Culture / Une tristesse qui n’en finit pas
«Des phalènes pour le commissaire Ricciardi», Maurizio de Giovanni, Editions Rivages/noir, 464 pages.
Dans le monde du polar, il ne doit pas y avoir de policier plus triste que le commissaire Ricciardi. Une tristesse qui a pour cause première une étrange faculté: il voit les morts, dans les rues, dans les maisons, partout. Il les voit au moment de leur décès et il entend clairement leurs derniers mots.

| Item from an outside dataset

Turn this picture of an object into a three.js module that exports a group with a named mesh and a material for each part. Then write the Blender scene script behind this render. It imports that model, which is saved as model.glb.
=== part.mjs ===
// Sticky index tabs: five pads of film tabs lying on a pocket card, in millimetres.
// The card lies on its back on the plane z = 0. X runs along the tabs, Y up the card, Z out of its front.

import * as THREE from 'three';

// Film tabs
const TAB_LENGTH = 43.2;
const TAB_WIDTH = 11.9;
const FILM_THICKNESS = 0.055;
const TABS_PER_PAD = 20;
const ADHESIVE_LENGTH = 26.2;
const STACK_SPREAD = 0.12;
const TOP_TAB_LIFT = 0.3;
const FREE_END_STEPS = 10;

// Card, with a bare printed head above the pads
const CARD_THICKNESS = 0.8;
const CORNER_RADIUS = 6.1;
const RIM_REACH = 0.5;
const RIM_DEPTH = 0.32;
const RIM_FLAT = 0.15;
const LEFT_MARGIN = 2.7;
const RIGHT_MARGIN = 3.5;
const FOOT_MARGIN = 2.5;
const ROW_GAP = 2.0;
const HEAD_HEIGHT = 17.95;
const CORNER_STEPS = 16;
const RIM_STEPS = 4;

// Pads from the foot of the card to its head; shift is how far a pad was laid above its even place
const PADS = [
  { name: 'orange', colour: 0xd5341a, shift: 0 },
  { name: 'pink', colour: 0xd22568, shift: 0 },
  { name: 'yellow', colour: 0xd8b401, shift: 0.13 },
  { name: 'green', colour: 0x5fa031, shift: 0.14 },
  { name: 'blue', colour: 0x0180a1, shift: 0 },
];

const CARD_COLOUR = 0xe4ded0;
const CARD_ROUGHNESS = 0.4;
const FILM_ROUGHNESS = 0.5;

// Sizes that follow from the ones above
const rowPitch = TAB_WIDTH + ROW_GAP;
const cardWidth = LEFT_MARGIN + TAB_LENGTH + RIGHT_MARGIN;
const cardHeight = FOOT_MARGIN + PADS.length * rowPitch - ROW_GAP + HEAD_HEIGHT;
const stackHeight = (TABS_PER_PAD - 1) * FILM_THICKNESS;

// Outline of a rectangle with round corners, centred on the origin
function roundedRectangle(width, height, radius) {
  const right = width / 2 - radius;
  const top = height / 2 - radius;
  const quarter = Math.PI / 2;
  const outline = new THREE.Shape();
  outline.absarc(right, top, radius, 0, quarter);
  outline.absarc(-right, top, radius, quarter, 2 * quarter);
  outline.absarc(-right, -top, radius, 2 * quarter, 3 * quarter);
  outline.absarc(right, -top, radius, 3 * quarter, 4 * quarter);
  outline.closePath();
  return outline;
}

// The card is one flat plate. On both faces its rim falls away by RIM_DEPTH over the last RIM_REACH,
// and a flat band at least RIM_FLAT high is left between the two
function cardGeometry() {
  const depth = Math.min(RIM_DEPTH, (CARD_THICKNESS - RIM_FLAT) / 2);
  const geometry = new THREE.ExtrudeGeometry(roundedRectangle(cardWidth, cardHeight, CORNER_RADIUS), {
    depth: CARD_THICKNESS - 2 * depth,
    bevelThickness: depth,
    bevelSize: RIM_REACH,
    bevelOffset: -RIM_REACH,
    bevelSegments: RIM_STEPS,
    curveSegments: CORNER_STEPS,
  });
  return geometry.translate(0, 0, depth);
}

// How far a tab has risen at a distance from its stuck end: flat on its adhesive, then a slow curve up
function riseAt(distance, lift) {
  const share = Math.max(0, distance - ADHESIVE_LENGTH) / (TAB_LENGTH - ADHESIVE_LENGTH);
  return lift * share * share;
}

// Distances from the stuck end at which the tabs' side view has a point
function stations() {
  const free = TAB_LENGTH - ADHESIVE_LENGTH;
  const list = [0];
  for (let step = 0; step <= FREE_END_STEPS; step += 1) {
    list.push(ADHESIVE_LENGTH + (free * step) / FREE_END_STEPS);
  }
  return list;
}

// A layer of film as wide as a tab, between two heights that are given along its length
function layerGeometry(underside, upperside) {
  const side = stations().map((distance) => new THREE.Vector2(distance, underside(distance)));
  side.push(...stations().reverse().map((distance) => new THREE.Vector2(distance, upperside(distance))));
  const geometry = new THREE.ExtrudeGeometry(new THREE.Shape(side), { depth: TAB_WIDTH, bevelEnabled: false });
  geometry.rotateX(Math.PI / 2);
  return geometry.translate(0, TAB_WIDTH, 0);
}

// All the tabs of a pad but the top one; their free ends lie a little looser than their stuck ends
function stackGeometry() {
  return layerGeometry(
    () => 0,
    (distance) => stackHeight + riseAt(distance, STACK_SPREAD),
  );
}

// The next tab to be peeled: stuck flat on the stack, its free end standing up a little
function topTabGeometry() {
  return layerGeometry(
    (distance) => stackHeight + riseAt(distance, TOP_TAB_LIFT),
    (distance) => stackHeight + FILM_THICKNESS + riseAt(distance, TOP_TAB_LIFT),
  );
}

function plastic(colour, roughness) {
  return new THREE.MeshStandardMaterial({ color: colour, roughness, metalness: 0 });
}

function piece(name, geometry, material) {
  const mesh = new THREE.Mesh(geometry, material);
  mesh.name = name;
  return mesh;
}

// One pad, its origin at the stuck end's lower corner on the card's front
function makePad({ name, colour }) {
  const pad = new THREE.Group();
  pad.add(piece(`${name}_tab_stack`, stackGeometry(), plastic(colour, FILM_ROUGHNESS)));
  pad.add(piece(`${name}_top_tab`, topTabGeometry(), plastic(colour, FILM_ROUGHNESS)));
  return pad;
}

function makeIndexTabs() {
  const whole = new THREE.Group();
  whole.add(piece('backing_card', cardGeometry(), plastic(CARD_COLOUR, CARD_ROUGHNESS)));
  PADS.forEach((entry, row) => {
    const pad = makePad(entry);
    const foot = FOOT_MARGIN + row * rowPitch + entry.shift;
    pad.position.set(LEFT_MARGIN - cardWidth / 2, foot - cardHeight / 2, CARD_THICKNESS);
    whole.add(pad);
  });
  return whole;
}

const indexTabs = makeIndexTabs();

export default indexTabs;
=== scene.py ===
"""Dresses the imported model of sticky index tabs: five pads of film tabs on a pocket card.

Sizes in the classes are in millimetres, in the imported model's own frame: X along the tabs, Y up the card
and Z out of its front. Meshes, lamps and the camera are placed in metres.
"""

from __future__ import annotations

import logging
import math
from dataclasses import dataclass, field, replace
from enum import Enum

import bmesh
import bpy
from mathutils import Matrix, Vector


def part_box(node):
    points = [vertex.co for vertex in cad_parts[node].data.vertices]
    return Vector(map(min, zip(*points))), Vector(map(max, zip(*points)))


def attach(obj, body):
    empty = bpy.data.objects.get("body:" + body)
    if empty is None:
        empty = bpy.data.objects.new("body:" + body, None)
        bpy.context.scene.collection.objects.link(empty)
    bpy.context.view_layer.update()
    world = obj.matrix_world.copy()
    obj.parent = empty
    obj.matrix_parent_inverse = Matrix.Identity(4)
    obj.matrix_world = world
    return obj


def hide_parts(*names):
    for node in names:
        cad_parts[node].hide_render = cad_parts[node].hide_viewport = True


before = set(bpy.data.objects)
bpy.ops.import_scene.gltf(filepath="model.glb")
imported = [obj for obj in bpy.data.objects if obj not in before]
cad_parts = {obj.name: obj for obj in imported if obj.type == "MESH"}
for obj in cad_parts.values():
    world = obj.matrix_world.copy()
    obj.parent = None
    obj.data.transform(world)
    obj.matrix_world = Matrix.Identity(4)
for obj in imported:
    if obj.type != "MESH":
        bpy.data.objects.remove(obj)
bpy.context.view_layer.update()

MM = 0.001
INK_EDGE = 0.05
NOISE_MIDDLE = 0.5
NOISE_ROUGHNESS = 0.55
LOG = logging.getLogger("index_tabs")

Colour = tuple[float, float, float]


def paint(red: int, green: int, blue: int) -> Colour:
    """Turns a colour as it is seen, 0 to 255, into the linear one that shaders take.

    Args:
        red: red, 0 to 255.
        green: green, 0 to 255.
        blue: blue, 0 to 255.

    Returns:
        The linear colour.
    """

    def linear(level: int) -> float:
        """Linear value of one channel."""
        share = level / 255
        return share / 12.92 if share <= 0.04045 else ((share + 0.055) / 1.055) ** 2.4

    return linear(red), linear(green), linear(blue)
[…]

Un maçon qui tombe d’un échafaudage, une petite fille qui se fait piétiner par un cheval, un garçon qui passe sous les roues d’un tram, des noyés, des pendus, des suicidés… Ça ne l’aide bien sûr pas à voir la vie du bon côté, mais ça lui donne des pistes lorsqu’il est appelé sur une scène de crime et qu’il entend ce que pensait la victime au moment de son trépas. Les aventures de Ricciardi se déroulent à Naples, dans les années 30. Le fascisme impose sa loi, les scugnizzi, les gamins des rues, se débrouillent comme ils peuvent, les pauvres gens aussi, tandis que la bourgeoisie fait ce qu’elle sait le mieux faire: veiller à ses intérêts, quel que soit le régime politique en place. Maurizio de Giovanni excelle dans les descriptions de Naples, de l’époque, des classes sociales, et il met en scène ses personnages avec brio. Les traductions en français ont du retard: Des phalènes pour le commissaire Ricciardi est le 8ème volume de ses (més)aventures alors qu’en italien un 13ème volume a paru cette année. Si vous ne le connaissez pas encore, commencez par le début, par L’hiver du commissaire Ricciardi. Car en parallèle des enquêtes policières, le vrai suspens réside dans les sentiments amoureux de Ricciardi, qui fait tout, et plus encore, pour se priver de l’affection des femmes qui le désirent. Les personnages secondaires sont eux aussi savoureux: le fidèle brigadier Raffaele Maione, le médecin antifasciste Bruno Modo, Bambinella le travesti fantasque, etc. Et Ricciardi, qui en général a peu d’appétit, se prive rarement d’une sfogliatella, ce qui est une preuve de bon goût.